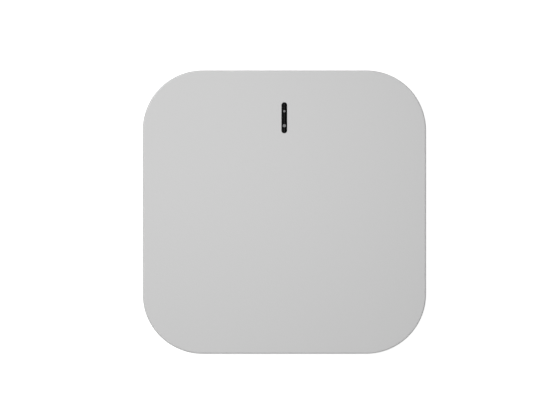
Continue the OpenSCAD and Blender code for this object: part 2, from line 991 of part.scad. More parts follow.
module reset_switch_cover() {
  ear_x = switch_w / 2 + switch_plate_t / 2;
  color("silver")
    difference() {
      union() {
        block(reset_x, switch_plate_y + switch_plate_t / 2, board_top,
              switch_w + 2 * switch_plate_t, switch_plate_t, switch_h);
        for (side = [-1, 1])
          block(reset_x + side * ear_x, switch_plate_y + switch_d / 2, board_top,
                switch_plate_t, switch_d, switch_ear_h);
      }
      on_button_axis(switch_plate_y - over)
        cylinder(r = plunger_r + button_gap, h = switch_plate_t + 2 * over);
    }
}

// Bent leads on the two long sides of a package: out of its wall, down and along the board.
module gull_leads(x, y, depth, count, pitch, reach, top) {
  for (i = [0:count - 1], side = [-1, 1]) {
    lead_x = x + (i - (count - 1) / 2) * pitch;
    shoulder = reach / 2;
    block(lead_x, y + side * (depth + shoulder) / 2, board_top + top - lead_t,
          lead_w, shoulder + lead_t, lead_t);
    block(lead_x, y + side * (depth / 2 + shoulder), board_top, lead_w, lead_t, top);
    block(lead_x, y + side * (depth / 2 + (reach + shoulder) / 2), board_top,
          lead_w, reach - shoulder + lead_t, lead_t);
  }
}

module processor() {
  color([0.12, 0.12, 0.13])
    union() {
      block(0, processor_y, board_top, processor_w, processor_w, processor_base_h);
      block(0, processor_y, board_top, processor_cap_w, processor_cap_w, processor_h);
    }
}

module thermal_pad() {
  color("lightblue")
    block(0, processor_y, board_top + processor_h, pad_side, pad_side, pad_thick);
}

module heat_sink() {
  sink_z = board_top + processor_h + pad_thick;
  fin_pitch = (sink_w - sink_fin_t) / (sink_fins - 1);
  color("gray")
    union() {
      block(0, processor_y, sink_z, sink_w, sink_w, sink_base);
      for (i = [0:sink_fins - 1])
        block((i - (sink_fins - 1) / 2) * fin_pitch, processor_y, sink_z,
              sink_fin_t, sink_w, sink_base + sink_fin_h);
    }
}

module memory_chip() {
  color([0.12, 0.12, 0.13])
    block(memory_x, memory_y, board_top, memory_w, memory_d, memory_h);
}

module flash_chip() {
  color([0.12, 0.12, 0.13])
    block(flash_x, processor_y, board_top, flash_w, flash_d, flash_h);
}

module ethernet_transformer() {
  color([0.1, 0.1, 0.1])
    union() {
      block(0, transformer_y, board_top, transformer_w, transformer_d, transformer_h);
      gull_leads(0, transformer_y, transformer_d, lead_count, lead_pitch, lead_reach, lead_top);
    }
}

module network_chip() {
  color([0.12, 0.12, 0.13])
    block(network_chip_x, transformer_y, board_top, network_chip_w, network_chip_w, network_chip_h);
}

module radio_module_board() {
  color("navy")
    block(module_x, module_y, board_top, module_w, module_l, module_t);
}

module radio_module_shield() {
  can_y = module_y - (module_l - can_l) / 2 + module_margin;
  color("silver")
    translate([module_x, can_y, board_top + module_t])
      union() {
        linear_extrude(height = can_h - can_lid_h)
          rounded_outline(can_w, can_l, can_corner);
        linear_extrude(height = can_h)
          rounded_outline(can_w - 2 * can_lid_inset, can_l - 2 * can_lid_inset, can_corner);
      }
}

// The printed antenna: a line that folds to and fro across the module's free end.
module radio_antenna() {
  run = (antenna_turns - 1) * antenna_pitch + antenna_line;
  low_y = module_y + module_l / 2 - module_margin - antenna_w;
  low_x = module_x - run / 2;
  color("gold")
    translate([low_x, low_y, board_top + module_t])
      linear_extrude(height = antenna_t)
        union() {
          for (i = [0:antenna_turns - 1])
            translate([i * antenna_pitch, 0])
              square([antenna_line, antenna_w]);
          for (i = [0:antenna_turns - 2])
            translate([i * antenna_pitch, (i % 2 == 0) ? antenna_w - antenna_line : 0])
              square([antenna_pitch + antenna_line, antenna_line]);
        }
}

module power_inductor() {
  color([0.2, 0.2, 0.2])
    translate([inductor_x, inductor_y, board_top])
      linear_extrude(height = inductor_h)
        rounded_outline(inductor_w, inductor_w, inductor_corner);
}

module power_regulator() {
  color([0.12, 0.12, 0.13])
    union() {
      block(regulator_x, inductor_y, board_top, regulator_w, regulator_d, regulator_h);
      gull_leads(regulator_x, inductor_y, regulator_d, regulator_leads, regulator_pitch,
                 regulator_reach, regulator_lead_top);
    }
}

module bulk_capacitors() {
  color("silver")
    for (place = capacitor_places)
      translate([capacitor_x, place, board_top])
        union() {
          linear_extrude(height = capacitor_base_h)
            clipped_square(capacitor_base_w, capacitor_clip);
          cylinder(r = capacitor_r, h = capacitor_h);
        }
}

// A square with the two corners on its +Y side cut off.
module clipped_square(side, clip) {
  half = side / 2;
  polygon([
    [-half, -half],
    [half, -half],
    [half, half - clip],
    [half - clip, half],
    [clip - half, half],
    [-half, half - clip]
  ]);
}

module clock_crystal() {
  crystal_y = processor_y - flash_d / 2 - part_gap - crystal_d / 2;
  lid_w = crystal_w - 2 * crystal_lid_inset;
  lid_d = crystal_d - 2 * crystal_lid_inset;
  color("silver")
    union() {
      block(flash_x, crystal_y, board_top, crystal_w, crystal_d, crystal_base_h);
      block(flash_x, crystal_y, board_top, lid_w, lid_d, crystal_h);
    }
}

// Rows of capacitors on the four sides of the processor, under the heat sink.
module small_capacitors() {
  color("tan")
    translate([0, processor_y, 0])
      for (turn = [0:3], i = [0:chip_row - 1])
        rotate([0, 0, 90 * turn])
          end_capped_chip((i - (chip_row - 1) / 2) * chip_pitch, chip_ring, chip_cap_h);
}

// A chip part whose two end caps stand a little proud of its middle.
module end_capped_chip(x, y, h) {
  cap_y = (chip_l - end_cap_l) / 2;
  union() {
    block(x, y, board_top, chip_w, chip_l, h);
    for (side = [-1, 1])
      block(x, y + side * cap_y, board_top, chip_w + 2 * end_cap_grow, end_cap_l,
            h + end_cap_grow);
  }
}

// Two rows of resistors beside the status light.
module small_resistors() {
  color([0.1, 0.1, 0.1])
    for (i = [0:resistor_row - 1], row = [0, 1])
      end_capped_chip(resistor_x + i * chip_pitch, resistor_y + row * chip_pitch, chip_res_h);
}

module input_fuse() {
  color("whitesmoke")
    block(power_x, fuse_y, board_top, fuse_w, fuse_d, fuse_h);
}

module surge_diode() {
  color([0.1, 0.1, 0.1])
    block(power_x, diode_y, board_top, diode_w, diode_d, diode_h);
}

top_cover();
bottom_cover();
status_window();
light_guide();
light_shroud();
housing_screws();
foot(-1, 1);  // foot_front_left
foot(1, 1);  // foot_front_right
foot(-1, -1);  // foot_rear_left
foot(1, -1);  // foot_rear_right
underside_label();
main_board();
board_screws();
ethernet_jack_housing();
ethernet_jack_shield();
ethernet_jack_contacts();
ethernet_jack_lamps();
power_socket_shell();
power_socket_tongue();
power_socket_contacts();
reset_button();
reset_switch_body();
reset_switch_plunger();
reset_switch_cover();
status_led(slot_y - power_led_off);  // power_led
status_led(slot_y + network_led_off);  // network_led
processor();
thermal_pad();
heat_sink();
memory_chip();
flash_chip();
ethernet_transformer();
network_chip();
radio_module_board();
radio_module_shield();
radio_antenna();
power_inductor();
power_regulator();
bulk_capacitors();
clock_crystal();
small_capacitors();
small_resistors();
input_fuse();
surge_diode();
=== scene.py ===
import math

import bmesh
import bpy
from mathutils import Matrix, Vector


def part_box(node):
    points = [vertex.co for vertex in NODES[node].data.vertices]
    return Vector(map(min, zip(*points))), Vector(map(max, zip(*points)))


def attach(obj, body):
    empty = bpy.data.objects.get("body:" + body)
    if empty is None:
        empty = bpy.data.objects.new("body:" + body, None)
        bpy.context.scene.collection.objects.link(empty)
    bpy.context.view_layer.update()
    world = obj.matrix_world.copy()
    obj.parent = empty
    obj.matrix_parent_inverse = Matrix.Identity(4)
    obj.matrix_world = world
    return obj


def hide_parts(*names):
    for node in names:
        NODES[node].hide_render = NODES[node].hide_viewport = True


# The looks of a smart home hub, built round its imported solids. Lengths are in metres, and
# places come from the solids' own boxes. The ports face -Y, the status window is nearest the
# +Y edge, and +Z is up.

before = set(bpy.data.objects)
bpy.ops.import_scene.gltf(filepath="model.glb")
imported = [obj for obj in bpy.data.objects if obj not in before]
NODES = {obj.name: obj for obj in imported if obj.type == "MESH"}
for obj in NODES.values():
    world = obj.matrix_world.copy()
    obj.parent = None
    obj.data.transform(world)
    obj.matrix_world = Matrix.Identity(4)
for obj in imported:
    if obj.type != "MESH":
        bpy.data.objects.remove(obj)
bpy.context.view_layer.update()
MM = 0.001


# ---------------------------------------------------------------- node trees

class Graph:
    """A node tree, with short calls for the nodes that are used often."""

    def __init__(self, tree):
        self.tree = tree

    def new(self, kind, **settings):
        """A new node with these settings of its own."""
        node = self.tree.nodes.new(kind)
        for name, value in settings.items():
            setattr(node, name, value)
        return node

    def put(self, value, socket):
        """Links a socket to this one, or sets a number or colour on it."""
        if isinstance(value, bpy.types.NodeSocket):
            self.tree.links.new(value, socket)
        else:
            socket.default_value = value

    def combine(self, operation, first, second, clamp=False):
        """One calculation with two values."""
        node = self.new("ShaderNodeMath", operation=operation, use_clamp=clamp)
        self.put(first, node.inputs[0])
        self.put(second, node.inputs[1])
        return node.outputs["Value"]

    def spread(self, source, low, high, start=0.0, end=1.0):
        """Maps start..end of a value to low..high, and goes no further."""
        node = self.new("ShaderNodeMapRange")
        limits = {"From Min": start, "From Max": end, "To Min": low, "To Max": high}
        for name, value in limits.items():
            self.put(value, node.inputs[name])
        self.put(source, node.inputs["Value"])
        return node.outputs["Result"]

    def rise(self, source, start, end):
        """0 where a value is below start, and 1 where it is above end."""
        return self.spread(source, 0.0, 1.0, start, end)

    def fall(self, source, start, end):
        """1 where a value is below start, and 0 where it is above end."""
        return self.spread(source, 1.0, 0.0, start, end)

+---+

The problem = Retype, exactly and in full, the lines above from the one containing "from mathutils import Matrix, Vector" through the one containing "before = set(bpy.data.objects)".

Task solution =
from mathutils import Matrix, Vector


def part_box(node):
    points = [vertex.co for vertex in NODES[node].data.vertices]
    return Vector(map(min, zip(*points))), Vector(map(max, zip(*points)))


def attach(obj, body):
    empty = bpy.data.objects.get("body:" + body)
    if empty is None:
        empty = bpy.data.objects.new("body:" + body, None)
        bpy.context.scene.collection.objects.link(empty)
    bpy.context.view_layer.update()
    world = obj.matrix_world.copy()
    obj.parent = empty
    obj.matrix_parent_inverse = Matrix.Identity(4)
    obj.matrix_world = world
    return obj


def hide_parts(*names):
    for node in names:
        NODES[node].hide_render = NODES[node].hide_viewport = True


# The looks of a smart home hub, built round its imported solids. Lengths are in metres, and
# places come from the solids' own boxes. The ports face -Y, the status window is nearest the
# +Y edge, and +Z is up.

before = set(bpy.data.objects)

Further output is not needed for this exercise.